07: Nuance can do one
This piece by Andy Nairn summarises an academic article from 2017 titled “Fuck nuance”. It’s well worth a read.
People try to be too clever with their marketing. The average customer doesn’t have time for us to dance around the topic. You’ll get further, quicker, if you make things easy to understand and simple to do. That’s it.
I see this a lot with consultants in particular. What does that involve? What value do you add? Consultants make things more complicated so that you are happier paying more.
As my favourite book puts it, simplification is “not dumbing down, it’s opening up”.
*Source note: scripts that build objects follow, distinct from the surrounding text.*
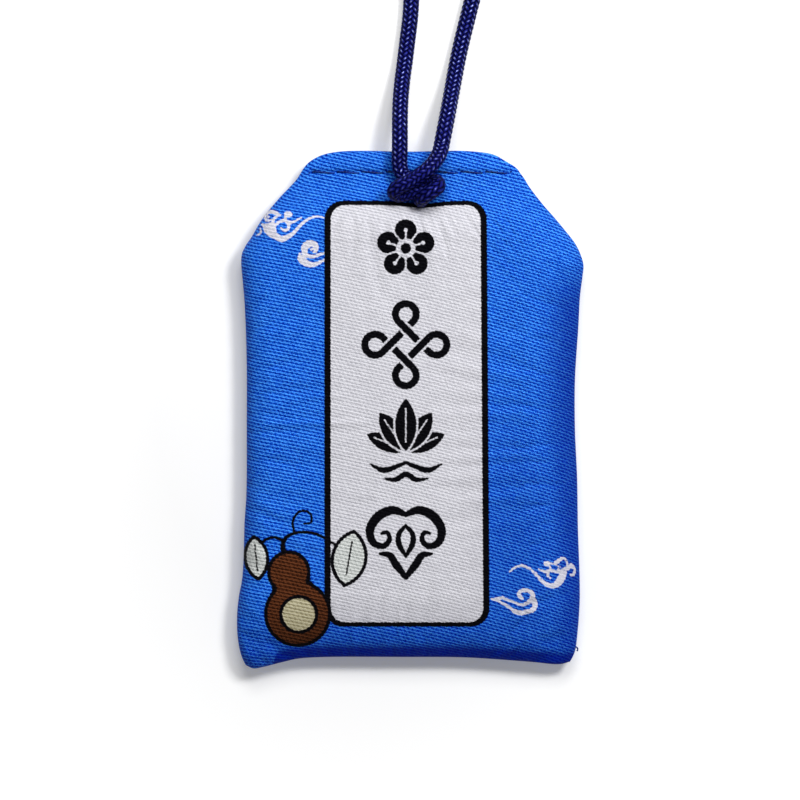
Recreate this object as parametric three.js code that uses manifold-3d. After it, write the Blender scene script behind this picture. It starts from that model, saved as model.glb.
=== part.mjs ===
// A cloth blessing amulet, lying flat on its back: a brocade pouch sewn round a foam pad, a card and
// a folded paper slip, with a loop of braided cord threaded through its front and half-knotted there.
// Millimetres. +Z is up and out of the front face, +Y runs from the bottom fold to the sewn mouth,
// and the origin is on the surface that the amulet lies on, under the middle of the pouch.
import * as THREE from "three";
import { mergeVertices } from "three/addons/utils/BufferGeometryUtils.js";
import Module from "manifold-3d";

const wasm = await Module();
wasm.setup();

// The pouch's outside
const pouchWidth = 40.2;
const pouchHeight = 60.8;
const pouchThickness = 5.2;
const mouthWidth = 20.8;
const shoulderDrop = 13.2;
const shoulderRound = 1.1;
const waistDraw = 0.6;
const crownRise = 0.5;
const sideRound = 2.4;
const bottomRound = 2.7;
const cornerRadius = 2.2;
const topCornerRadius = 1.4;
const seamHeightShare = 0.45;
const faceColumns = 14;
const faceRows = 20;
const slopeRows = 6;

// The cloth, its hem at the mouth and its side seams
const clothThickness = 0.45;
const layerGap = 0.1;
const hemDepth = 3.1;
const hemLift = 1.0;
const frontSlope = 6.3;
const backSlope = 2.8;
const seamAllowance = 2.0;
const foldReach = 3.0;

// What the pouch holds
const clearance = 0.3;
const cardThickness = 0.5;
const cardSideGap = 1.55;
const cardBase = 3.4;
const cardTopDrop = 10.4;
const cardCorner = 5;
const paperThickness = 0.12;
const slipSideGap = 2;
const slipTopDrop = 5;
const slipTurns = 3;
const sleeveWidth = 22;
const sleeveBase = 7;
const sleeveTopDrop = 15.8;
const paperGap = 0.1;
const padRound = 1.6;
const padTopDrop = 8.4;

// Sewing thread
const threadDiameter = 0.22;
const threadGap = 0.03;
const needleHole = 0.5;
const mouthStitchDrop = 2.35;
const mouthStitchCount = 8;
const seamStitch = 3;
const threadTail = 0.9;
const threadSides = 4;
const threadSlack = 0.15;

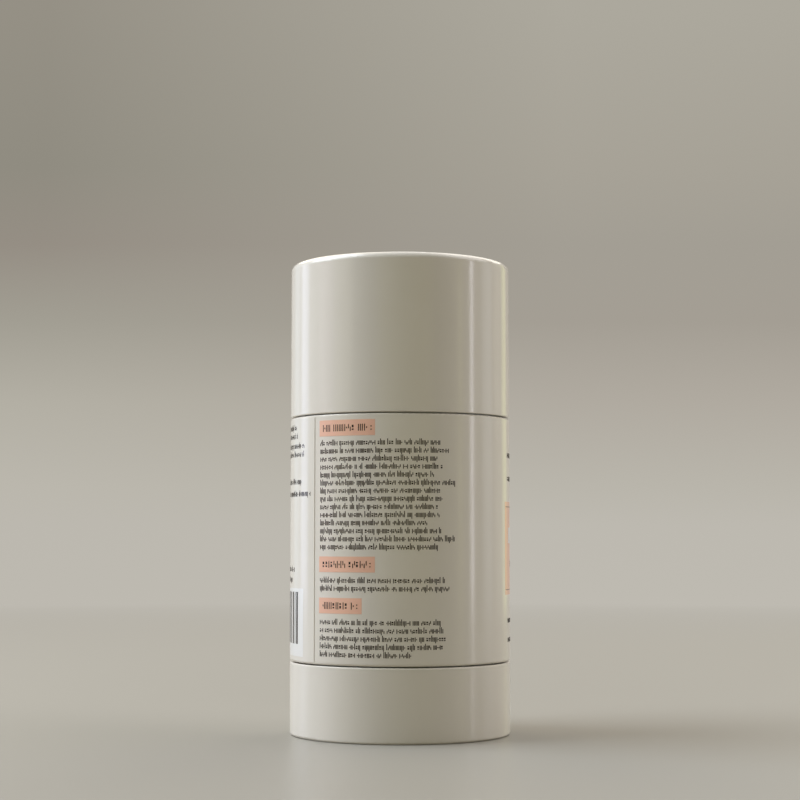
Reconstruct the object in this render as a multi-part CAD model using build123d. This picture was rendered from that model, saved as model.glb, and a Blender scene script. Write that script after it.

Being understood is the aim of communication. We have a better chance of people doing what we ask if they understand what we’re saying. If you can’t explain something simply then the chances are you don’t understand it yourself. How can you expect your customer to?
Plain English
One way to make things simple is to use plain English. This involves making online content clear and understandable. This means “users with different literacy levels and access challenges” aren’t ignored.
Readability Guidelines features a section on plain English. The advice is:
- Choose easy and short words, not formal, long ones.
- Jargon and buzzwords are unlikely to be clear language.
- Write conversationally, in first person, using the active voice.
- Test your content with users.
Hemingway is one app that can help you write using the active voice. The app prompts you to make sentences shorter and highlights ones that are difficult to read.
The app has given the content to this point a Grade 5. There are no examples of the passive voice or 'hard to read' sentences.
Other links about language
This week I delivered a session about copywriting to my apprentices. I showed them Hemingway and introduced them to the concept of plain English. I also shared a few other resources that I’ll link to below:
- This great blog from the Co-op’s digital team explaining the language they use for their funeral services.
- Mailchimp’s content style guide. It explains how to write about people, how to structure educational content, and plenty of other examples. It’s meant for internal staff, but they’ve made it public.
- Buffer’s explanation of how you create a company-wide style guide, with examples from their own.
- The Plain English Campaign has a list of guides and documents to help you use it in your day-to-day lives.